Two years ago, prompt engineering was one of the buzziest jobs in tech, fetching salaries of up to $200,000 on the promise of becoming any company’s “AI Whisperer.”
Now, the role is basically obsolete thanks to the breakneck speed of AI development and companies’ own maturity in terms of understanding how to use the technology.
The concept of prompt engineers was to have an expert crafting the exact right inputs to generate the best responses out of large language models. But today, AI models are much better at intuiting user intent and they can ask follow-up questions when they’re unclear on it.
Also, companies say they are training a wide range of employees across functions on how best to prompt and use models, so there’s not much of a need for a single person to hold this expertise.
“Two years ago, everybody said, ‘Oh, I think prompt engineer is going to be the hot job.’” said Jared Spataro, chief marketing officer of AI at Work at Microsoft. “It’s not turning out to be true at all.”
As part of a recent survey commissioned by Microsoft, 31,000 workers across 31 countries were asked what new roles their companies were considering adding in the next 12 to 18 months. Prompt engineering was second from the bottom, Spataro said, while roles such as AI trainer, AI data specialist and AI security specialist topped the list.
Spataro said large language models have evolved to be more iterative, conversational and aware of context. Microsoft’s AI-powered research agent, for example, will ask follow-up questions, tell you when it doesn’t understand things and ask for feedback on the information it serves up, Spataro said. In other words, “You don’t have to have the perfect prompt.”
On job platform Indeed, the number of postings for prompt engineers is minimal, said Indeed’s VP of AI Hannah Calhoon. User searches on Indeed for the role surged from two searches per million total searches in the U.S. in January 2023, months after ChatGPT’s debut, to 144 per million in April 2023. They have since flatlined at about 20 to 30 searches per million, according to Indeed.
People were certainly interested in the role at the time, Calhoon said, but that interest hasn’t been matched by actual employer job postings.
“Maybe they talked about the value of prompt engineers, but they weren’t then actually hiring for that,” said Calhoon.

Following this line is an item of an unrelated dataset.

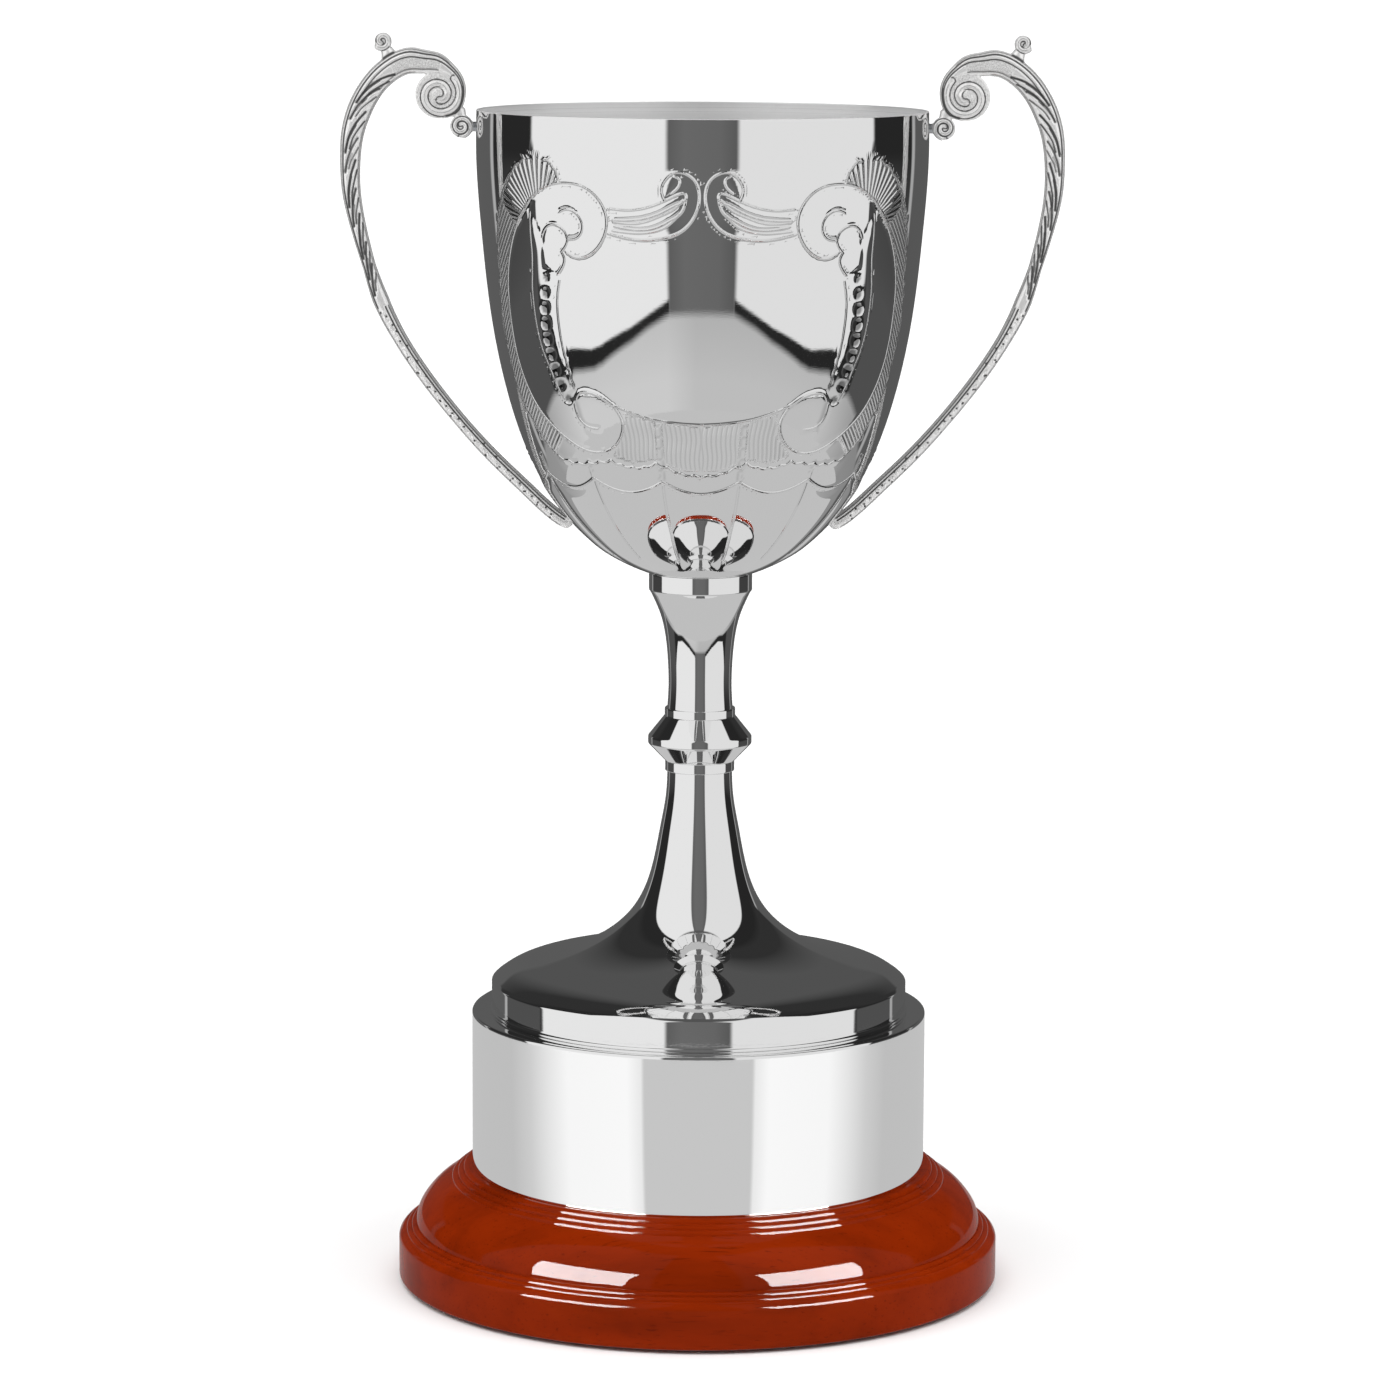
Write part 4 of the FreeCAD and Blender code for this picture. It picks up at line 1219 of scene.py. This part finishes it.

Squeezed by tight budgets and growing uncertainty with the economy, companies have been much more measured in their overall hiring in recent years. Companies such as insurer Nationwide, workwear brand Carhartt and insurance company New York Life all said they’ve never hired prompt engineers, but instead found that—to the extent better prompting skills are needed—it was an expertise that all existing employees could be trained on.
Nationwide, for example, has rolled out a companywide AI training program for all employees, with prompt engineering being one of the most popular courses within it, said Chief Technology Officer Jim Fowler.
“So whether you’re in finance, HR or legal, we see this becoming a capability within a job title, not a job title to itself,” he said.